╭─ Raw records

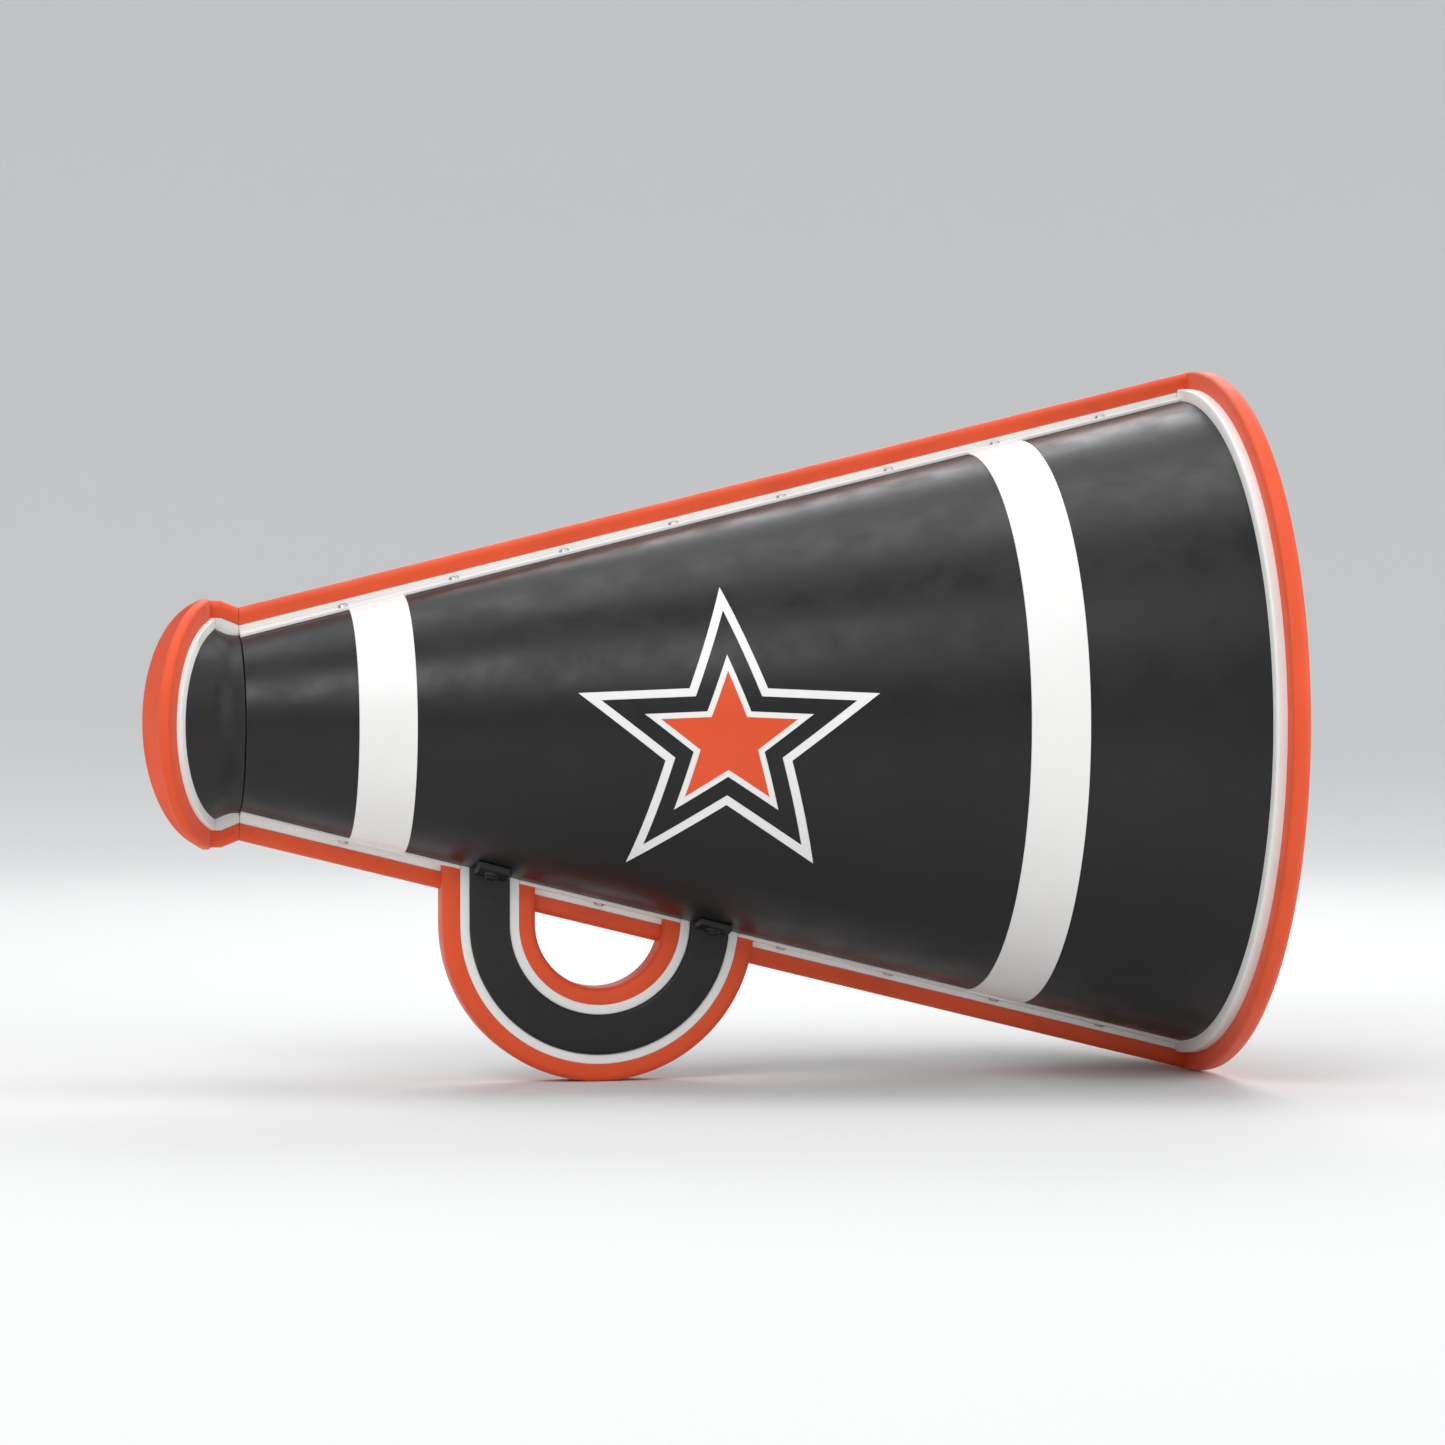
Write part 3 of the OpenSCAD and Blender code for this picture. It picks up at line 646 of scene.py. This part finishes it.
def loop_path(radius, y, height):
    """Path of one point of a cross-section, from the cone behind to the cone in front."""
    def surface(x):
        return -math.sqrt(max(cone_r(x, height) ** 2 - y * y, 0))

    points = [(HANDLE_X - radius, z) for z in steps(surface(HANDLE_X - radius), LOOP_Z, 8)]
    end, leg = front_end(radius, surface)
    near = end + math.radians(5)
    points += [on_loop(radius, a) for a in steps(math.pi, near, 64)[1:]]
    turned = radius * (near - end)
    for s in steps(0, turned + leg, 4)[1:]:
        points.append(on_loop(radius, near - s / radius) if s <= turned
                      else (HANDLE_X + radius, LOOP_Z + s - turned))
    return points


print("points along a loop:", len(loop_path(LOOP_R, 0, 0)))

# %% [markdown]
# The cross-section of each loop is a bar with rounded corners. The orange ones are rounded most, on the
# side that the hand or the floor touches.

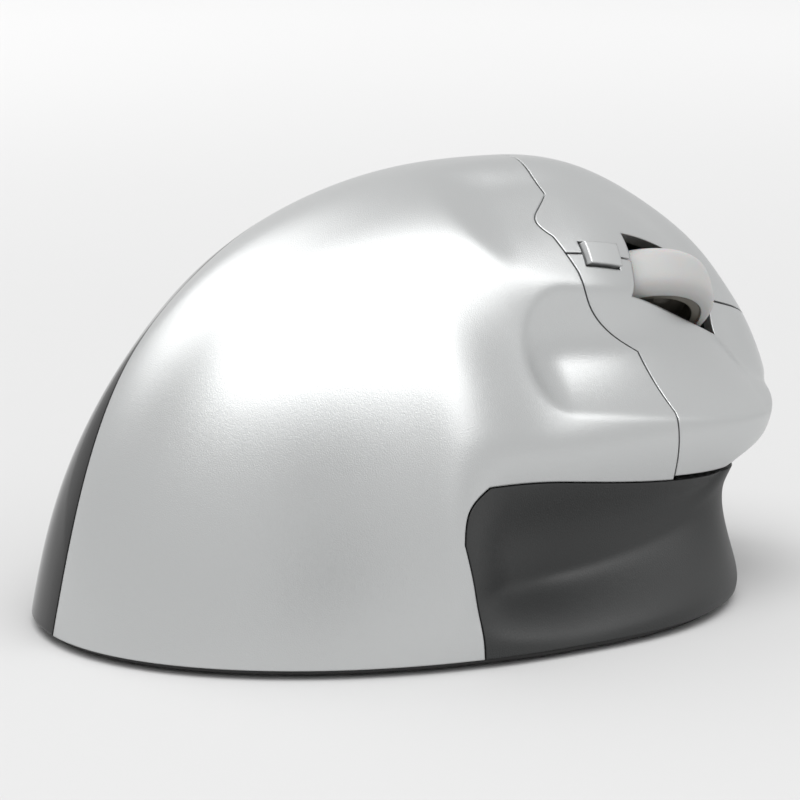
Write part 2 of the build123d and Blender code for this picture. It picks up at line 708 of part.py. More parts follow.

╰─

#### What to produce
Print the whole listing again, exactly.

#### Task answer
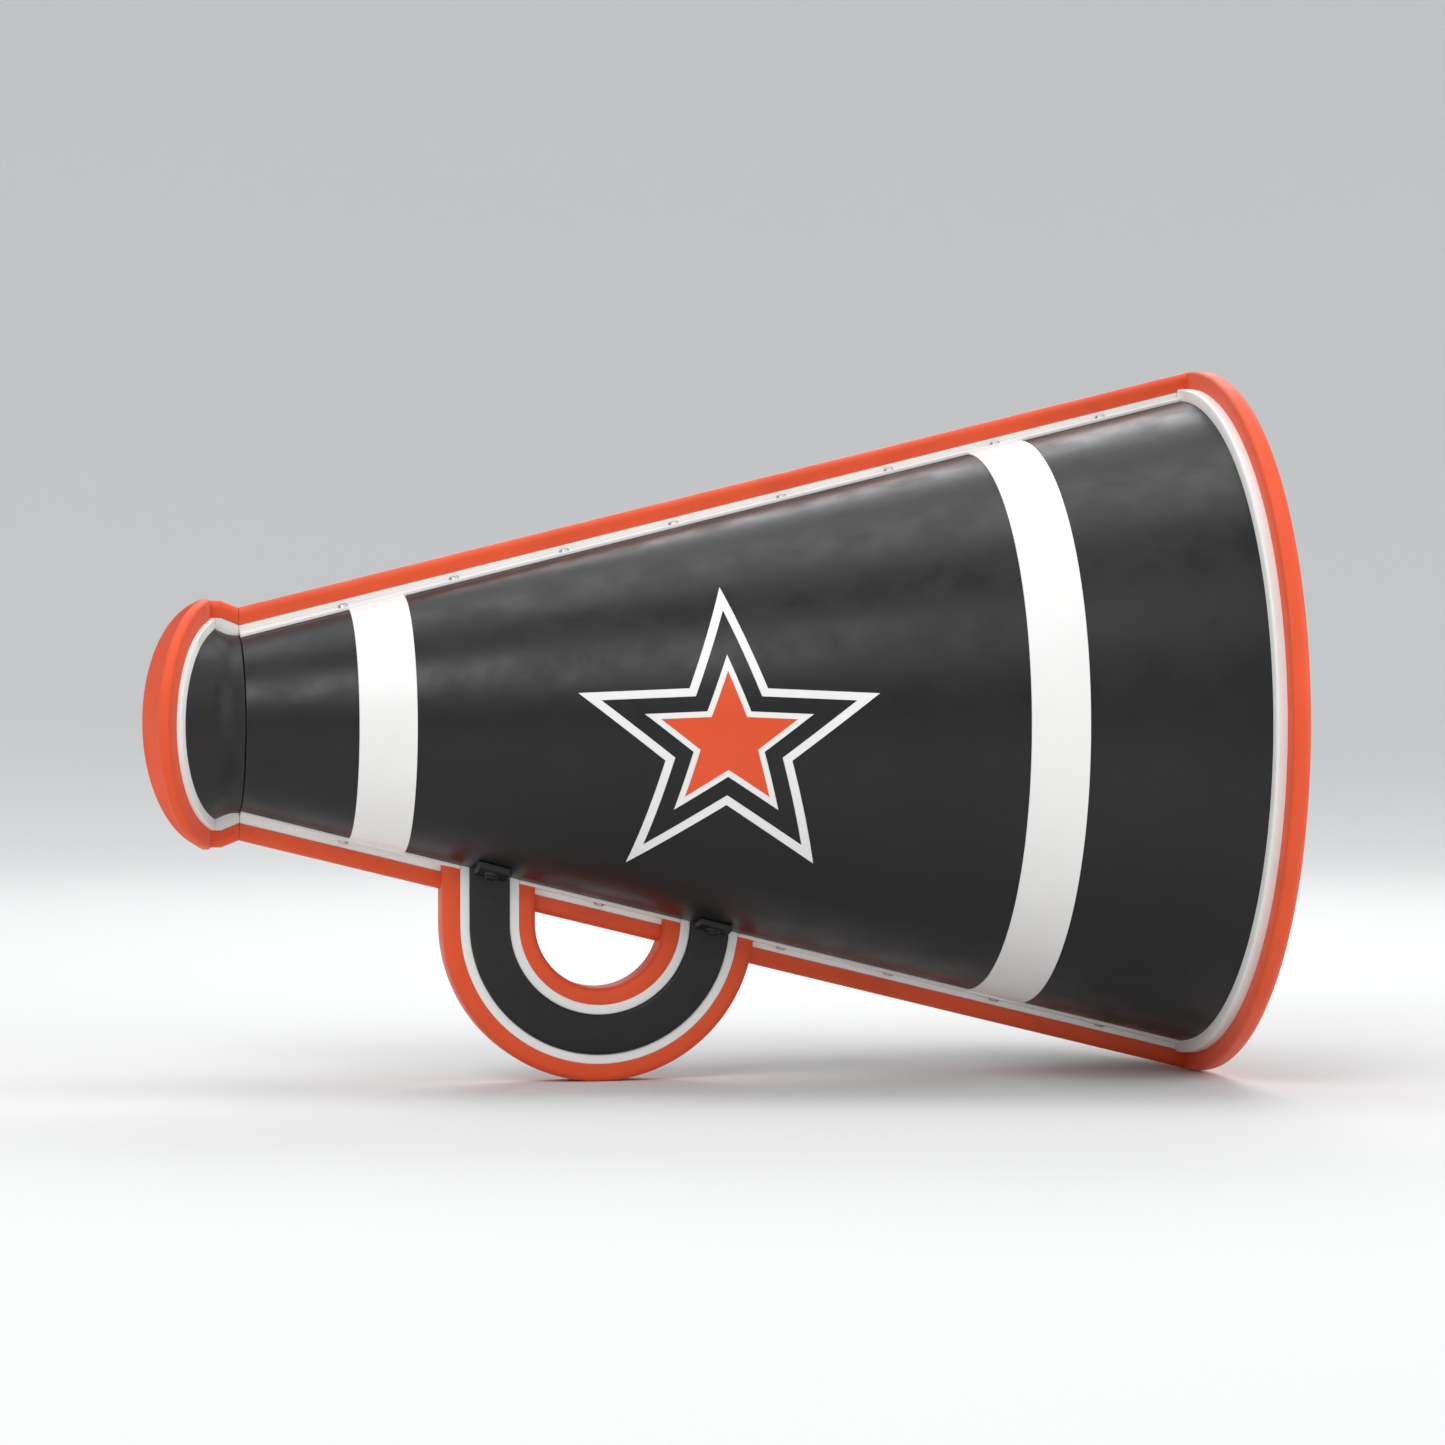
Write part 3 of the OpenSCAD and Blender code for this picture. It picks up at line 646 of scene.py. This part finishes it.
def loop_path(radius, y, height):
    """Path of one point of a cross-section, from the cone behind to the cone in front."""
    def surface(x):
        return -math.sqrt(max(cone_r(x, height) ** 2 - y * y, 0))

    points = [(HANDLE_X - radius, z) for z in steps(surface(HANDLE_X - radius), LOOP_Z, 8)]
    end, leg = front_end(radius, surface)
    near = end + math.radians(5)
    points += [on_loop(radius, a) for a in steps(math.pi, near, 64)[1:]]
    turned = radius * (near - end)
    for s in steps(0, turned + leg, 4)[1:]:
        points.append(on_loop(radius, near - s / radius) if s <= turned
                      else (HANDLE_X + radius, LOOP_Z + s - turned))
    return points


print("points along a loop:", len(loop_path(LOOP_R, 0, 0)))

# %% [markdown]
# The cross-section of each loop is a bar with rounded corners. The orange ones are rounded most, on the
# side that the hand or the floor touches.

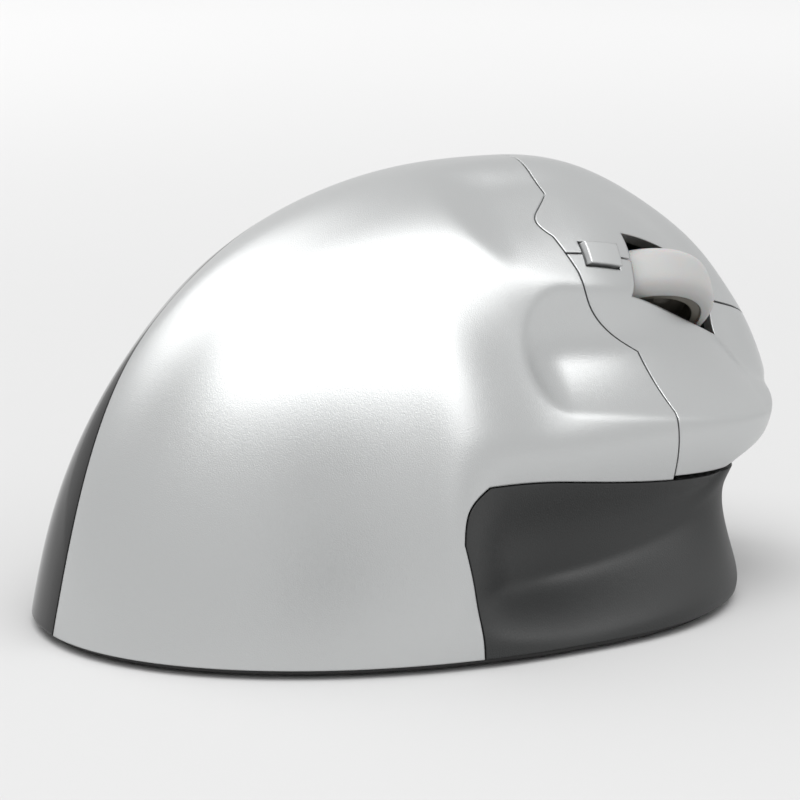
Write part 2 of the build123d and Blender code for this picture. It picks up at line 708 of part.py. More parts follow.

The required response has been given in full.